The auxiliaries and also black and tans (who were based in the local RIC barracks) declared their intention of seeking revenge for the defeat at Kilmichael. At 11.30 on the morning of December 15th., 1920 about thirty auxiliary police left Dunmanway, in two Crossley tenders, with Hart in charge, to go to Cork to attend the funeral of Cadet Chapman who had been killed in the Dillon’s Cross Ambush.
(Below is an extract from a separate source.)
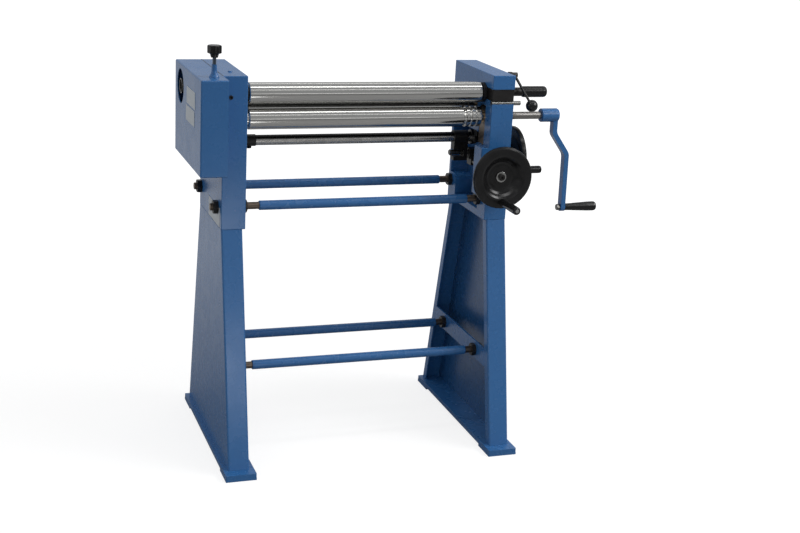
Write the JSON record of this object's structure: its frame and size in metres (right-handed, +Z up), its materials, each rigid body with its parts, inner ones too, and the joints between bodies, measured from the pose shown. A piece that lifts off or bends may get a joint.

About a mile along the road they met Canon Magner, the 73 year old parish priest of Dunmanway, and Tadgh Crowley, aged twenty-four, a farmer’s son. Canon Magner had been walking along the main road. He came across a car broken down on the road and stopped to help. The man driving the car was called Mr. Brady from Skibbereen, a Resident Magistrate. Tadgh Crowley also stopped to help. Canon Magner and Crowley pushed the car. Just then the two Crossleys full of Auxiliaries passed them, went on about 100 metres and then backed back. They were coming from the workhouse in Dunmanway.
The cadet in charge stopped the lorries, walked up to Tadgh Crowley, asked him for a permit, and then shot him dead with his revolver. He then turned to the priest, and, according to the evidence of one of the police, “started talking to him.” Two other cadets went towards him, but Hart turned round, waving his revolver. They withdrew, Hart seized the hat from the priest’s head and threw it on the ground and made him kneel down. He fired, and wounded him, and then fired again, killing him. Mr. Brady, the resident magistrate, who was a witness of the murder, was also threatened with death, but took cover and escaped. It was evident that Hart had been drinking heavily.
The bodies of Canon. Magner and Tadgh Crowley were pushed into a drain at the side of the road. At a subsequent investigation, one of the reasons given for his murder was that he refused to have the parish church bells tolled after the deaths at Kilmichael, when ordered to do so by the British. On the 21 February 1921 Sir Hamar Greenwood replied to a question in the House of Commons and confirmed Hart and Cadet Chapman who died in the Dillon’s Cross ambush had a “close friendship.”
“DIED SAVING A YOUNG MAN
Our Dunmanway Correspondent wired last evening – I regret exceedingly to report the death of our beloved P.P., Canon Magner, at the hands of some auxiliary police, recently come to Dunmanway, and a young man, which occurred this afternoon on the Ballineen road, outside Dunmanway. The town is horrified, and the deepest mourning and resentment are displayed.,
It would appear that Canon Magner was taking his customary walk when he came upon the scene while they were shooting somebody.
He intervened and suffered death in consequence, as was characteristic of his charity and benevolence.
Later – It appears that it was a young man named Crowley who was shot whilst cycling when the Canon intervened and met his death.
Extracts from THE CORK EXAMINER, Thursday, December 16, 1920.”
1921 – Mar 3. In the House of Commons, Commander Kenworthy asked Sir Hamar Greenwood whether he was aware that Mr. Brady, resident magistrate, present at the murder of Crowley and Canon Magner, stated that the other cadets in the lorry made no attempt to interfere, that Mr. Brady’s house was subsequently raided; whether Mr. Brady was called as a witness at the special investigation; whether these other cadets were punished in any way, and whether any of them are now employed in Ireland. Sir Hamar Greenwood answered: “A written statement by Mr. Brady, setting out the full circumstances of the murder, was fully considered in the course of the official investigation into the conduct of the cadets who were witnesses of the occurrence. As a result of this investigation it was decided that these cadets were in no way responsible for the crime, and that no action was called for in their case.”
1921 – Mar 19. Ministers were asked whether Mr. Brady’s house had been raided by the Auxiliaries, whether they had threatened him, and whether he had left the country on the advice of the right honourable gentleman’s responsible officers. Replying for Sir Hamar Greenwood, Mr. Henry could not deny this statement, but professed ignorance of the whereabouts of Mr. Brady, who had obtained leave of absence and was “broken down in nerves.”
1931 – Hart is living in South Africa and is on the Potgietersrus Voter’s List. Now Mokopane, some 200 miles north of Pretoria.
1937 – Hart died in Cape Town.
The brutal act provoked widespread outrage while highlighting the unsavoury actions of the so called ‘cadets’ of the auxiliary forces in Ireland. The incident was also probably one of the contributing factors towards the instigation of later peace negotiations.